House flipping looks like a renovation show, but the money is made long before anyone picks a countertop. It is made by buying right and estimating rehab costs accurately — and lost by getting either one wrong. Beginners who obsess over finishes and ignore the math tend to learn this expensively.
This path builds the mindset and the numbers first, then the deal-finding and renovation systems. One caveat up front: real estate involves real financial and legal risk, and these books complement — not replace — advice from an accountant, attorney, and experienced local investors.
Get the investing mindset
Start with the framing. Rich Dad, Poor Dad by Robert Kiyosaki is the famous, motivating primer on thinking in assets and cash flow — light on specifics but useful for orientation. Then get concrete about financing with The Book on Investing in Real Estate with No (and Low) Money Down by Brandon Turner, which surveys the creative ways deals actually get funded.

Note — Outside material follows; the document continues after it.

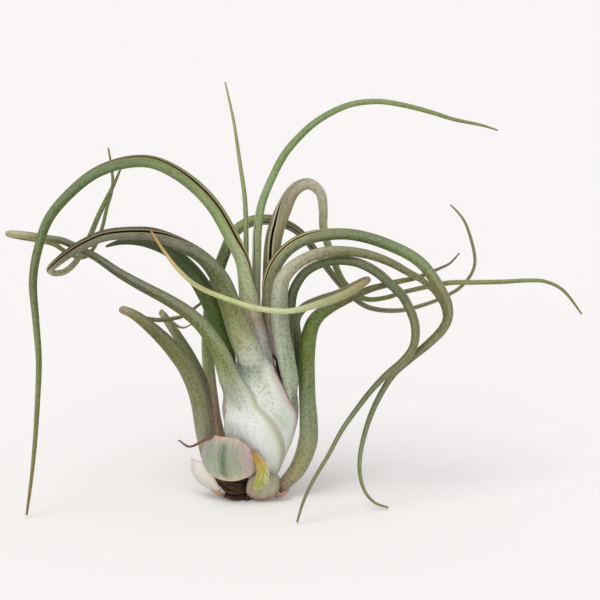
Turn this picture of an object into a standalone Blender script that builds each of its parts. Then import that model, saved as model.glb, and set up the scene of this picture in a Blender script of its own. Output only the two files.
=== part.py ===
"""A bulbous air plant: every leaf base, leaf, bract and root end as its own solid.

Each leaf is one loft. At its base it is a thin arc that lies on the bulb; further up its
margins roll inward until it is a narrow, almost closed C with an open groove on its upper side.
"""
import bpy
import bmesh
from math import radians, sin, cos, pi
from mathutils import Vector

MM = 0.001                  # the tables below are in millimetres
AXIS_X = 1.0                # the bulb's axis stands 1 mm right of the origin
LAYER_STEP = 1.25           # one leaf base and the gap to the next
SHEATH_THICKNESS = 0.8
BLADE_WALL = 0.62           # wall of a rolled blade, as a share of its radius
BLADE_WRAP = radians(150)   # half of the arc that a rolled blade closes
LONGEST_STEP = 10.0         # a longer stretch between two stations gets one more between them
NEAR_SHARE = 9 / 16         # weights of the near and far stations halfway along a Catmull-Rom curve
FAR_SHARE = 1 / 16
ARC_STEPS = 5
SHARP_EDGE = radians(50)    # edges that turn more than this stay sharp

# the bulb's outer radius at each height, and the levels where a leaf base has a section
BULB = [(7, 5.6), (11, 7.6), (16, 9.8), (20, 11.5), (26, 13.4), (32, 14.2), (38, 13.7),
        (46, 12.2), (54, 10.6)]
LEVELS = (8, 10.5, 13, 16, 20, 25, 31, 37, 43, 49)
LOWEST_LEVEL = 7.8
LEVEL_RISE = 2.4            # each layer further in starts this much higher on the stem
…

Learn to flip and estimate rehab
Now the core craft. The Book on Flipping Houses by J Scott is the standard step-by-step guide to the whole flip process, and its companion The Book on Estimating Rehab Costs is arguably the most important title here — accurate rehab math is what protects your profit. The book on managing rental properties is worth reading too, since many flippers hold some properties as rentals.
Systematize finding and selling
To do this repeatedly, you need systems. Flip: how to find, fix, and sell houses for profit by Rick Villani walks through a full deal end to end. The millionaire real estate investor by Gary Keller zooms out to the wealth-building strategy and mindset behind doing many deals, and FLIP: The System for Finding, Fixing, and Selling Homes offers another structured system for the process.
Books teach the framework; running the numbers conservatively on real local deals is what keeps you solvent. Follow the full path in order, and lean on qualified professionals for the specifics.